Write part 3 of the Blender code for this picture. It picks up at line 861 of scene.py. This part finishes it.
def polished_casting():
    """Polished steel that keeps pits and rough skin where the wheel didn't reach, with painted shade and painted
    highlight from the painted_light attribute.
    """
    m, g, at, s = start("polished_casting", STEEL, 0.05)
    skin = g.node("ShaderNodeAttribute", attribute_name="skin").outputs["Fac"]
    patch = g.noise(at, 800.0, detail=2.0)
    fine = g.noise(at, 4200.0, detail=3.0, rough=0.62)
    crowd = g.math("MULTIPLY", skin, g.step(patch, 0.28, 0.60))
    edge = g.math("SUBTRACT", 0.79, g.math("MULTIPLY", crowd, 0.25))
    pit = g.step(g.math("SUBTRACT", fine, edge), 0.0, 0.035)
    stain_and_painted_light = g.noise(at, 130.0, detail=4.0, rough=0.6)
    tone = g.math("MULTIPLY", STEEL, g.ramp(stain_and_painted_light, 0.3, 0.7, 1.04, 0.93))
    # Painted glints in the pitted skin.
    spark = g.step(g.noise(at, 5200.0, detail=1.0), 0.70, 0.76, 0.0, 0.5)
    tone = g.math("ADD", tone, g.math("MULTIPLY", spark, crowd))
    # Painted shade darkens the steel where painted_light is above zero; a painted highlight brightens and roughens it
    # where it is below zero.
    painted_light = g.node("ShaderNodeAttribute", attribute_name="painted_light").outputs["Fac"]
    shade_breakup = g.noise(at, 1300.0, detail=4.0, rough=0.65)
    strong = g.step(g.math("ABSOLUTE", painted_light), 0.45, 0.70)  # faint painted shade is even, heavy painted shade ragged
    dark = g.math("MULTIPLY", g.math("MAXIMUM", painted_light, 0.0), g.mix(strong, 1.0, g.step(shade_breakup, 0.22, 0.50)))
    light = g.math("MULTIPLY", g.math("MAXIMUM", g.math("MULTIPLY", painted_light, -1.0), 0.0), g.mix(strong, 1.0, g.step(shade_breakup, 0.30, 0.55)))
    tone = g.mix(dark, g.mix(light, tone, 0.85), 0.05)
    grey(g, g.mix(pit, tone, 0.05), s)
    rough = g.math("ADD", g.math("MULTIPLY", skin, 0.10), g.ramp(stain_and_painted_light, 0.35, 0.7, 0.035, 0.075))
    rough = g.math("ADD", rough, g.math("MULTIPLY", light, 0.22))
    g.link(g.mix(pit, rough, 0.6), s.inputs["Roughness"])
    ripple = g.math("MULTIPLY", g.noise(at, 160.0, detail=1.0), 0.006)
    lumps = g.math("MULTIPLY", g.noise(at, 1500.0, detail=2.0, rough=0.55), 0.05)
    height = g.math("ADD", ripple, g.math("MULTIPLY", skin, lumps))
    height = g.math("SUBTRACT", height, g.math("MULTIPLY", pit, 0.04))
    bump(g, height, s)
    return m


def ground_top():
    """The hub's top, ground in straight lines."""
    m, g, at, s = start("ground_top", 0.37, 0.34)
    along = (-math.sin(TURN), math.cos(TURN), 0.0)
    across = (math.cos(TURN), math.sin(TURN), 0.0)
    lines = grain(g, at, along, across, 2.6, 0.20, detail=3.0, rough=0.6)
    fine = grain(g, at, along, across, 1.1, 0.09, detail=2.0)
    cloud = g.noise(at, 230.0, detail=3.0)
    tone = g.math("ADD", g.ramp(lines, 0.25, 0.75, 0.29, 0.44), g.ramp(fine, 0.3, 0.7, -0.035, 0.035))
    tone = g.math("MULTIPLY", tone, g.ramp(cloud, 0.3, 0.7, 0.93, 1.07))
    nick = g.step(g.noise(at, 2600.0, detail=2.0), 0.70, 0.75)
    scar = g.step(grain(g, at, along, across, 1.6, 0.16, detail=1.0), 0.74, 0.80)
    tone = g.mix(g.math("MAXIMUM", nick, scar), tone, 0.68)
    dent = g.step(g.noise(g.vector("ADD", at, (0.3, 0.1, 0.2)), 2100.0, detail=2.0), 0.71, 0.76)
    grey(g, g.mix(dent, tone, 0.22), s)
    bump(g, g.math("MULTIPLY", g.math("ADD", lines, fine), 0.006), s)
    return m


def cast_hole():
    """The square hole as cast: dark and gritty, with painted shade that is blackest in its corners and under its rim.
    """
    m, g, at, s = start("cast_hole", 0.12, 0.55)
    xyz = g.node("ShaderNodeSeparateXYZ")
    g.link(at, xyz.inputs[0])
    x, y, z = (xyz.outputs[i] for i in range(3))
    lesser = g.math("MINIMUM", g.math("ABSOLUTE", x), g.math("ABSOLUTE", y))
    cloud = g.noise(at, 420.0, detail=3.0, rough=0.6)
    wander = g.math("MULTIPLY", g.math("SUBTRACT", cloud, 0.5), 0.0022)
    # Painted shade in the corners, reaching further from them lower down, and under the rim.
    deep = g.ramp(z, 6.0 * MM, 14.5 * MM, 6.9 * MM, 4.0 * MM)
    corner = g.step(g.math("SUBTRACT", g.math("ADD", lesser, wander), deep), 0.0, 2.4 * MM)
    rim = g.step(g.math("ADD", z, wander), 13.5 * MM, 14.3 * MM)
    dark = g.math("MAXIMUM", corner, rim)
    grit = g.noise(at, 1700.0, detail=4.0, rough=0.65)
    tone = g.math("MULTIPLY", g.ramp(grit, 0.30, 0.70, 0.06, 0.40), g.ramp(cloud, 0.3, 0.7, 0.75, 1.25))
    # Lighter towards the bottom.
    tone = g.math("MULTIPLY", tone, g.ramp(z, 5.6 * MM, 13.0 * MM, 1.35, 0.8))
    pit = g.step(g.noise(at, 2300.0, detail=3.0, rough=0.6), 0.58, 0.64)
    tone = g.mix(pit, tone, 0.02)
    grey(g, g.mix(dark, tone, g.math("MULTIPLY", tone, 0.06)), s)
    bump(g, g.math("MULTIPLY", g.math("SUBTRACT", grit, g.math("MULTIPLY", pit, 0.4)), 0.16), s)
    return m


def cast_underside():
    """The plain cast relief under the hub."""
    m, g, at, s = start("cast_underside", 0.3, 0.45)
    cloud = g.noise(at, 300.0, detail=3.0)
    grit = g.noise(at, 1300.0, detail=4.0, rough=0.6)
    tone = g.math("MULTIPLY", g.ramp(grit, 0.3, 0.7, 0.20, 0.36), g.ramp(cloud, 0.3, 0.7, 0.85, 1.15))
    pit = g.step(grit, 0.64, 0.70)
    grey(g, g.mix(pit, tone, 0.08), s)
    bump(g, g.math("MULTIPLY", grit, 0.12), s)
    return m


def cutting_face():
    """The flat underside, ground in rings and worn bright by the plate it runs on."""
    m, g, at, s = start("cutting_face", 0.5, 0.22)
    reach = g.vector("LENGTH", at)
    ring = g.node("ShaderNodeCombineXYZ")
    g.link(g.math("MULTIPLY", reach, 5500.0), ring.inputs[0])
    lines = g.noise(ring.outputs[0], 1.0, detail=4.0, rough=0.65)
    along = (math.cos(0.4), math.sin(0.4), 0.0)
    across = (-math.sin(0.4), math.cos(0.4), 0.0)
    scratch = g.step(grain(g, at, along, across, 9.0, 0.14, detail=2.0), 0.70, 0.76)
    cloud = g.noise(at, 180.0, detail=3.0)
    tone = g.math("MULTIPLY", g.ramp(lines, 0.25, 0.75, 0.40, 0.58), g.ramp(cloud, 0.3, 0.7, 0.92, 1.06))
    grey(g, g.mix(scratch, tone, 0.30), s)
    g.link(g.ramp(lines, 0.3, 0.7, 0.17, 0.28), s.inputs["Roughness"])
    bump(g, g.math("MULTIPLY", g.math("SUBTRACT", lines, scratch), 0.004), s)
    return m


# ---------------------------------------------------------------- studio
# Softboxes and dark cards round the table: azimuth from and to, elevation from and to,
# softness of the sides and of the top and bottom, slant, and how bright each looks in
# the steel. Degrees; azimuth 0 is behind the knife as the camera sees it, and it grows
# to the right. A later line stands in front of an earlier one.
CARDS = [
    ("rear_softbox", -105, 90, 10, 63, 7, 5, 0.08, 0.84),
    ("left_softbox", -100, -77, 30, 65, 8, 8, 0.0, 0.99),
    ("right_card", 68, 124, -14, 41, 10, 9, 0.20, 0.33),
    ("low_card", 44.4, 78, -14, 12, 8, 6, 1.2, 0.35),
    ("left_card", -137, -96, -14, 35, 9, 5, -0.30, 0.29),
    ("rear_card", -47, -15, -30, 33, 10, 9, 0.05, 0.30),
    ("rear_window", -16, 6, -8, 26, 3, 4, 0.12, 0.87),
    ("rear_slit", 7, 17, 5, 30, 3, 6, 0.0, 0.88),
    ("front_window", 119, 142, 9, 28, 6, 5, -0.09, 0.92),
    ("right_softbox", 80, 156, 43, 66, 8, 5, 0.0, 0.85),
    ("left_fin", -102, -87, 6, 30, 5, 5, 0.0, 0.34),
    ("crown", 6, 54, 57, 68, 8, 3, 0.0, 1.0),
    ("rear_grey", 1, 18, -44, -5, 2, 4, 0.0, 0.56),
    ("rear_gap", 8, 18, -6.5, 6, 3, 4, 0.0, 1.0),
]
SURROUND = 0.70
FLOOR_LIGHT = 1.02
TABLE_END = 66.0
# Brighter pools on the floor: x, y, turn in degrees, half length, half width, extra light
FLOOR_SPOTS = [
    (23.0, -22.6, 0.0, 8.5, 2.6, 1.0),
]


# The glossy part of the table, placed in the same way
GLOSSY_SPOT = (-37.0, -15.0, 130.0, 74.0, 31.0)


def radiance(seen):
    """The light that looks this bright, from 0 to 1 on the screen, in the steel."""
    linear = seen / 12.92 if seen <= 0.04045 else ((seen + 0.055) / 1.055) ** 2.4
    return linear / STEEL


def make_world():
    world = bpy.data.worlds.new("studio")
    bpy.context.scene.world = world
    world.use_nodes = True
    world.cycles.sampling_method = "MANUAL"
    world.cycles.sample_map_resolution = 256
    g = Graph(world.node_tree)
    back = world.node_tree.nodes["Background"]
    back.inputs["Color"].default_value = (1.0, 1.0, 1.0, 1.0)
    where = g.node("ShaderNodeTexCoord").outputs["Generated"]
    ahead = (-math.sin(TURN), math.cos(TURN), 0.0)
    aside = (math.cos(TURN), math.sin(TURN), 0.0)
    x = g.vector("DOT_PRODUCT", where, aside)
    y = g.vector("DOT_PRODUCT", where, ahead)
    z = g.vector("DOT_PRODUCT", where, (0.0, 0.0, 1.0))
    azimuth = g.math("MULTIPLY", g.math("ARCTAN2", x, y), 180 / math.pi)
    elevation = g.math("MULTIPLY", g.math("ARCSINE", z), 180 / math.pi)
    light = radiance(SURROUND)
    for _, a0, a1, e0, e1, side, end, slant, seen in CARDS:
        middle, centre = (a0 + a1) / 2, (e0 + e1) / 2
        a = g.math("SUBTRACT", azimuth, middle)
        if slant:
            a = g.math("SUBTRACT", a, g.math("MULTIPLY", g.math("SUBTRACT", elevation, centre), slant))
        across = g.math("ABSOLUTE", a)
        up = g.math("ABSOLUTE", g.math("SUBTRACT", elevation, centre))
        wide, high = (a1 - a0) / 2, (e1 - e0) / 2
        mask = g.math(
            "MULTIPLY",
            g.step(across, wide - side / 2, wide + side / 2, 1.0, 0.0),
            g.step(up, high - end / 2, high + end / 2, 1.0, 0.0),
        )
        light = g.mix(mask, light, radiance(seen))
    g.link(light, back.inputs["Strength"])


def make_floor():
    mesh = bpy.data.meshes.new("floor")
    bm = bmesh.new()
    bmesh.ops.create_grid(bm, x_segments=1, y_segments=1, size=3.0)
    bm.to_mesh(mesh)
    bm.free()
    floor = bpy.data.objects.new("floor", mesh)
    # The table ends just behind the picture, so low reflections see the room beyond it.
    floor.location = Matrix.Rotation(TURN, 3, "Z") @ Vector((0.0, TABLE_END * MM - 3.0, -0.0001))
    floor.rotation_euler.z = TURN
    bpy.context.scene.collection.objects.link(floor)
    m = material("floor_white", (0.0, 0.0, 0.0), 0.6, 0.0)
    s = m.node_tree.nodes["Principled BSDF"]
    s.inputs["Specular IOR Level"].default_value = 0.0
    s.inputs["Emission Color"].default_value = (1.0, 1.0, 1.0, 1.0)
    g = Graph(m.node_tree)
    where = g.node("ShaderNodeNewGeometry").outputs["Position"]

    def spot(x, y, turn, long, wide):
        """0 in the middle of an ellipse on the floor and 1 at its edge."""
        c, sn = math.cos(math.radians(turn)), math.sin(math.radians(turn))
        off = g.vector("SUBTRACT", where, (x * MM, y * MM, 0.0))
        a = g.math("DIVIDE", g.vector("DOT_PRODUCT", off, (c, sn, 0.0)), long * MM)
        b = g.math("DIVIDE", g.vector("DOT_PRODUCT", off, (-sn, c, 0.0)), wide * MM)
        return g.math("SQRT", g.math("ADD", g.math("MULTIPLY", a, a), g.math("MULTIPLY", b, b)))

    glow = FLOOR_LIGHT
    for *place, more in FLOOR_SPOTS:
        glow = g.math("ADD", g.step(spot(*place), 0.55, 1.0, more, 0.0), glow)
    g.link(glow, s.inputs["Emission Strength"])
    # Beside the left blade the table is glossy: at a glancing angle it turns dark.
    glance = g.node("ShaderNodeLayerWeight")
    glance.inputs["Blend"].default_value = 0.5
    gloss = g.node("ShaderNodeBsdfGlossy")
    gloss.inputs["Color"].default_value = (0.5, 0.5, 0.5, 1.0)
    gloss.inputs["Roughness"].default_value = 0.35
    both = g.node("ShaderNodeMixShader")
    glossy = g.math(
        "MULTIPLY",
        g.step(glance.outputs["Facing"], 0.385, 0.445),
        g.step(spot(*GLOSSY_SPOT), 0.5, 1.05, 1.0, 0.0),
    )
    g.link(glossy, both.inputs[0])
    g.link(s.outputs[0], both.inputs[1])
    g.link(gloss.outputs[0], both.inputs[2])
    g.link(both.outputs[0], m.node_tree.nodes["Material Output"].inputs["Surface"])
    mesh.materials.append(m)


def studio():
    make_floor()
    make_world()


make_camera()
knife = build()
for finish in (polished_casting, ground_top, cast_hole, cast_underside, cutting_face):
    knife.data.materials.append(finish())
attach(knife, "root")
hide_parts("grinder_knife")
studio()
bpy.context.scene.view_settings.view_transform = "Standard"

__________

■ **Goal**: Using the material above, copy every line in which the string "picture" occurs.

■ **Answer to the problem**:
Write part 3 of the Blender code for this picture. It picks up at line 861 of scene.py. This part finishes it.
    # The table ends just behind the picture, so low reflections see the room beyond it.